From: Robert Elz <kre%munnari.OZ.AU@localhost>
To: gnats-bugs%NetBSD.org@localhost
Cc:
Subject: Re: kern/50300: Issue with updating p_nstopchild count
Date: Tue, 06 Oct 2015 06:02:32 +0700
Date: Mon, 5 Oct 2015 02:25:00 +0000 (UTC)
From: paul%whooppee.com@localhost
Message-ID: <20151005022500.9D035A5B2E%mollari.NetBSD.org@localhost>
A better fix might be ...
| - if (child->p_stat == SZOMB ||
| + if (P_ZOMBIE(child) ||
| (child->p_stat == SSTOP && !child->p_waited)) {
| child->p_pptr->p_nstopchild--;
| parent->p_nstopchild++;
The case Paul found, where a DEAD process is reparented, is most likely
not the cause of the problem he's seeing.
But a process in SDYING state, which gets reparented, might very easily
be the problem - that's a much more likely scenario for his workload.
Such a process won't reparent itself (unlike the SDEAD case), but if its
parent dies, it will be reparented to init.
Because the code above ignores SDYING processes, just as it did SDEAD ones,
the effect will be that init will gain dying (and eventually, zombie)
children without having its p_nstopchild count incremented.
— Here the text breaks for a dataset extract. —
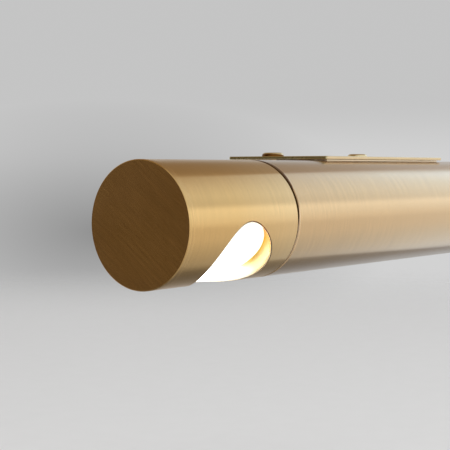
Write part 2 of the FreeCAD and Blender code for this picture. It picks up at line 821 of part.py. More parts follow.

Then, after it
has waited a few times, p_nstopchild will drop to 0, and any future
wait() calls will fail (that is, just hang, ignoring other processes that
should be located).
Given a sufficiently busy workload, like the one Paul uses to trigger the
problem, it is entirely possible that processes will sometimes exit while
having children that are temporarily stalled in SDYING state.